Now you envision a set of circumstances under which
a) the non-partitioned index would be less manageable
b) more manageable
c) no difference really either way.
Just think about what it means to be "more or less manageable" and think up a circumstance whereby a) is true, then b) and then c)
composite Range-Range partition with Interval clause
A reader, August 17, 2011 - 3:59 pm UTC
I would like to create composite Range-Range partition with Interval clause. Is it possible?
CREATE TABLE test_table
(
TABLE_ID1 NUMBER(*,0) NOT NULL ENABLE,
TABLE_ID2 NUMBER(*,0) NOT NULL ENABLE,
OTHER COLUMNS ..............................
TRANS_DATETIME DATE NOT NULL ENABLE,
SETTLEMENT_DATE DATE NOT NULL ENABLE,
)
PARTITION BY RANGE (SETTLEMENT_DATE) INTERVAL(NUMTOYMINTERVAL(1, 'YEAR'))
SUBPARTITION BY RANGE (TRANS_DATETIME) INTERVAL(NUMTOYMINTERVAL(1, 'YEAR'))
SUBPARTITION TEMPLATE
(SUBPARTITION SUB_TH_P1 VALUES LESS THAN (TO_DATE('01-01-2011', 'DD-MM-YYYY')),
SUBPARTITION SUB_TH_P2 VALUES LESS THAN (TO_DATE('01-01-2012', 'DD-MM-YYYY')))

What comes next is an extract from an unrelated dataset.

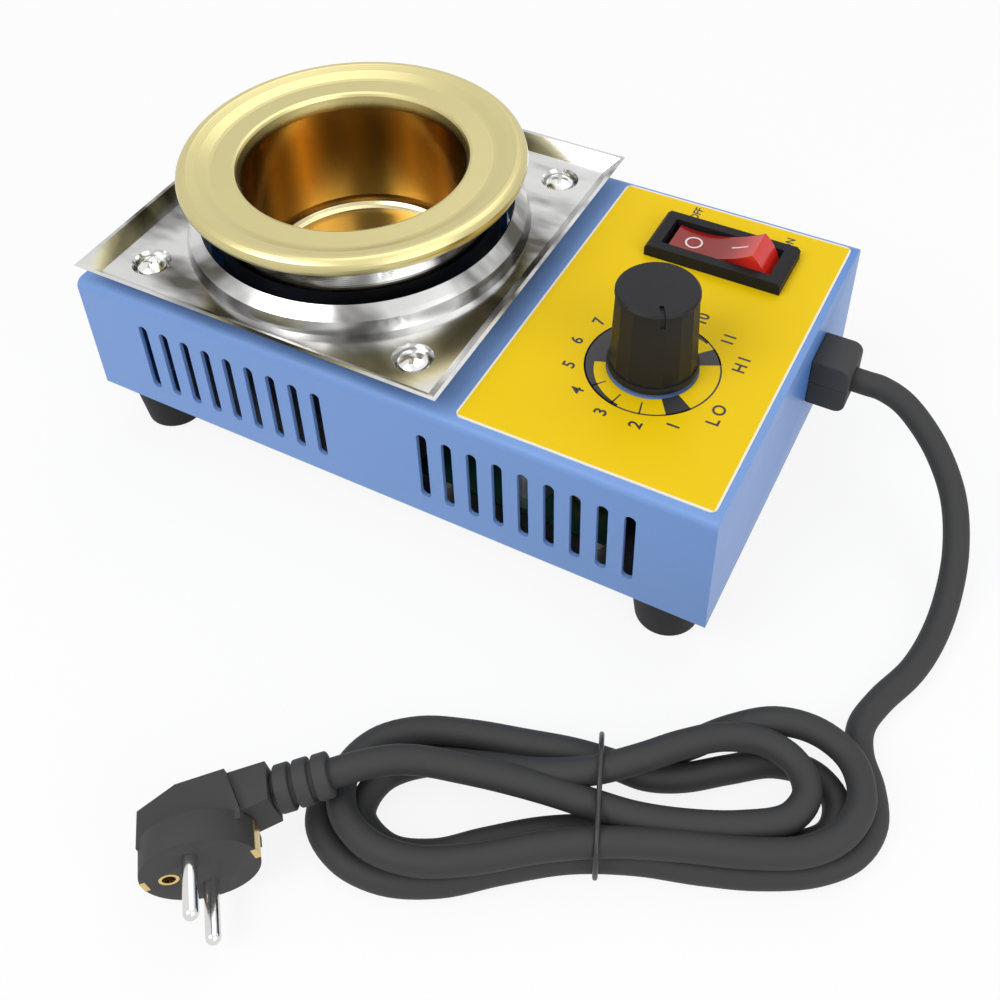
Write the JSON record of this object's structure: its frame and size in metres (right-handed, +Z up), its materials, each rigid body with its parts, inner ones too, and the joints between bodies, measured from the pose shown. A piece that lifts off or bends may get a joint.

( PARTITION TH_P1 VALUES LESS THAN (TO_DATE('01-01-2011', 'DD-MM-YYYY')),
PARTITION th_p2 VALUES LESS THAN (TO_DATE('01-01-2012', 'DD-MM-YYYY'))
);
August 17, 2011 - 5:40 pm UTC
composite partitioning key vs range-list partitioning
david, February 03, 2012 - 1:17 pm UTC
Hi
I have to partition a table using range partitiong with a date then subpartition by city code (ranges from 1 to 34) using list.
What is best, range partitioning using composite key with date, city code or it is best using range-list subpartitioning? I cant think of any difference really!